Arnold believes the key questions that advertisers need to ask are why
would you want to get a marketing message on the phone and what unique
content are you going to provide to the user?

This challenge is forcing brands to rethink their communications for an
environment where marketing messages need to offer something useful or
entertaining to be seen in the first place. And those in search of a
recipe for success need look no further than Jamie Oliver.

Profero's branded-content venture Inventa helped the TV chef make the
record books with the first UK made-for-mobile series, which gives
subscribers simple recipe suggestions relating to the weather or time of
year, for instance.

"The audiences for some of these are bigger than for Radio 4," Arnold
says. "We have had 90,000 or 100,000 people downloading them."

Given these audiences, Arnold predicts the made-for-mobile content
market could easily spawn a social phenomenon similar to Little Britain,
which started out on Radio 4, in the next 12 months. And with the right
kind of content, there is no reason why advertisers might not be a part
of it.

Ogilvy & Mather recently produced a 90-second piece of branded content
for the Campaign Against Living Miserably, a Department of Health
initiative aimed at depressed young men, which ran on Mobuzz, a European
multiplatform TV channel for mobile, to an audience of more than one
million.

And in Germany, McDonald's sponsors a mobile soap opera, which is
delivered twice daily using WAP images with captions and accompanying
MSN Messenger video streams. Not all mobile advertising needs to feature
complex video, though.

One of Arnold's favourite mobile marketing campaigns to date, for
example, is Allergeeze's simple idea of getting users to sign up for
text alerts that tell people of impending high pollen counts and remind
them to stock up on Allergeeze.

Indeed, text messaging continues to be the dominant force in mobile
marketing, with the research company Jupiter estimating a total spend of
x111 million across Europe by the end of this year. But there is a major
event that could change things in the coming months.

"The big one this year will be the World Cup," Arnold says. "Big games
will be watched on television but a lot of the games will be at 4pm,
when people can't see them. So it will be the first real test of whether
mobile TV will really kick off."

If it does - and both T-Mobile and Virgin Mobile have promised to offer
their customers World Cup highlights on their mobiles - then Lee
believes the emergence of mobile as a major advertising channel could be
just around the corner.

"I think mobile will develop truly to become the 'third screen'," he
says. "Although I personally struggle to see someone sitting down to
watch Coronation Street on their mobile."

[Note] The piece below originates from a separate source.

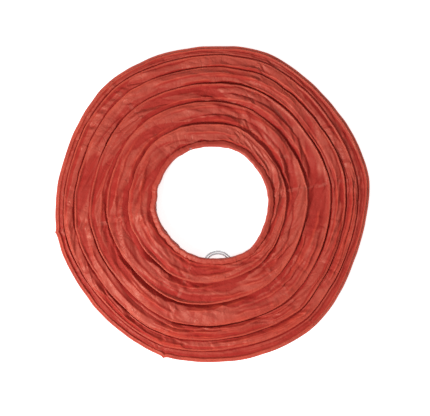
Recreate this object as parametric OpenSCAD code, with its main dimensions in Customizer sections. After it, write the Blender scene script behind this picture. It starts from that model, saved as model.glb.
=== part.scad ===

JAPAN CALLING: THE WORLD'S MOST ADVANCED MOBILE MARKET

What might the UK's mobile advertising market look like in a couple of
years' time? One answer is only half-a-day away. In Japan.

There, according to Dave McCaughan, the executive vice-president and
director of strategic planning at McCann Erickson Japan, nearly half of
all phones are 3G and 85 per cent of housewives have a camera phone. "A
camera phone is mass-media," McCaughan states.

The prevalence of camera phones has helped Japanese advertisers overcome
a problem faced by their UK counterparts: how to get phone users from
the mobile portal to brand sites without having to go through a
laborious search and navigation process on the handset.

The answer is a small barcode called the Quick Response code (in the
bottom-left corner of the picture opposite), invented by the Japanese
corporation Denso-Wave in 1994. Originally intended for tracking vehicle
parts, QRs are now commonly used to store web addresses in a format that
can easily be read by camera phones.

"If you are flicking through the latest Playboy or Elle, 80 per cent of
the ads would have a QR code," McCaughan explains. "You take a photo of
the code and it directly links you to the promotional site."

He cautions about presuming that QR codes could take off in the UK,
though.

"I've worked in ten countries and the Japanese read the back of a packet
more than any other people I've come across," he says. And the country
is no more advanced than Britain in terms of video content.